Aaron Anderson

Personal information
- Born: June 10, 1991 (age 35) Tucson, Arizona
- Listed height: 6 ft 7 in (2.01 m)
- Listed weight: 220 lb (100 kg)

Career information
- High school: Mountain View (Marana, Arizona)
- College: Central Arizona (2009–2010); Kennesaw State (2010–2013);
- NBA draft: 2013: undrafted
- Playing career: 2013–present
- Position: Forward

Career history
- 2013–2014: CAB Madeira
- 2014–2016, 2017–2018: Södertälje Kings

Career highlights
- 2× Swedish champion (2015, 2016); LPB reabounding leader (2014);

= Aaron Anderson (basketball) =

American basketball player (born 1991)

Aaron Drake Anderson (born June 10, 1991) is an American professional basketball player who last played for the Södertälje Kings of the Swedish Basketligan. He won the Swedish championship with the Kings in 2015 and 2016. Anderson led the Liga Portuguesa de Basquetebol in rebounds during the 2013–2014 season.

==College==
Anderson played at Kennesaw State University in Kennesaw, Georgia, during his collegiate career and left as the schools all-time leader in rebounds.

==Playing career==
Anderson had a workout with the Phoenix Suns in 2013 but ended up going undrafted in the 2013 NBA draft.

In September 2013, Anderson signed with CAB Madeira of the Liga Portuguesa de Basquetebol. For the 2013–2014 season, he averaged 12.5 points and league leading 12.2 rebounds and was named to the All-League second-team and to the All-Import team.

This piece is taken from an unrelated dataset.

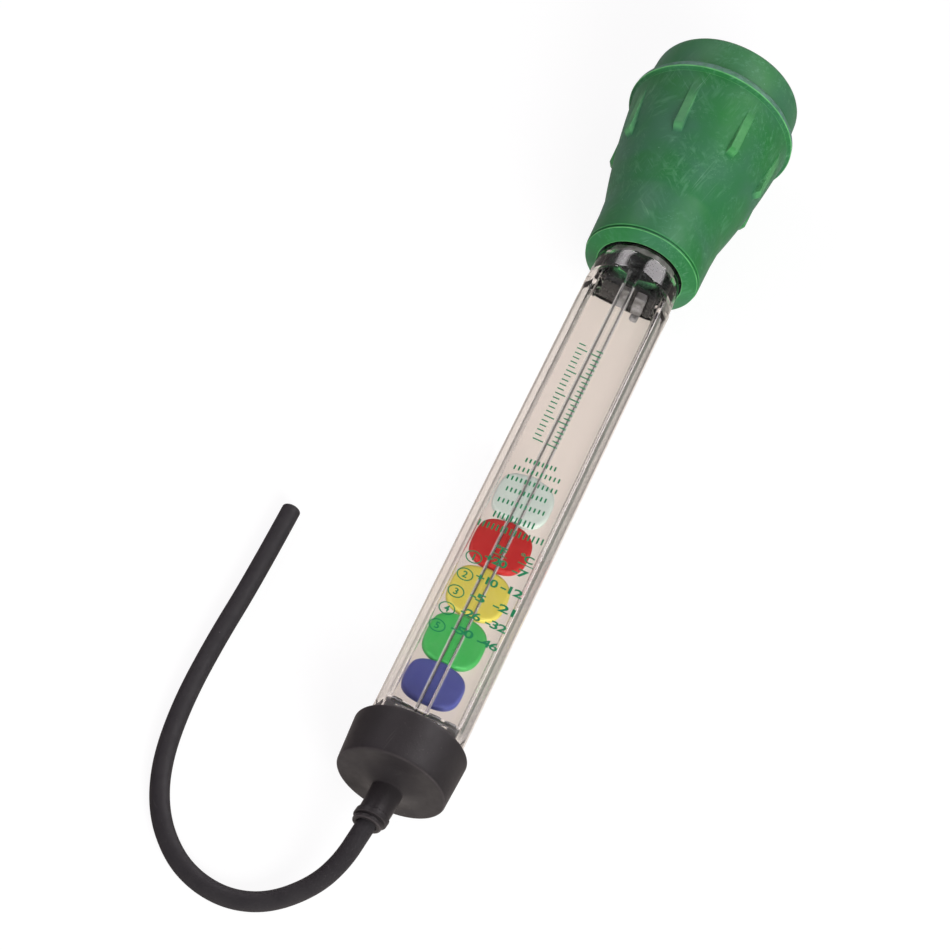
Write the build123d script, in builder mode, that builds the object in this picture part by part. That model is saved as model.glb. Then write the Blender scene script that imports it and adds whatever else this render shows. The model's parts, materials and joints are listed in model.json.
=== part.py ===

Anderson signed with Czech club Sluneta Ústí nad Labem in August 2014 but was released shortly later. A month later, he signed with reigning Swedish champions Södertälje Kings of the Basketligan. On April 21, 2015, Anderson was accused of racist remarks by Uppsala Basket's Brice Massamba. The leagues disciplinary board did not find any evidence of the accusations and thus did not hand out any penalties. He won the Swedish championship with the Kings in 2015 and 2016.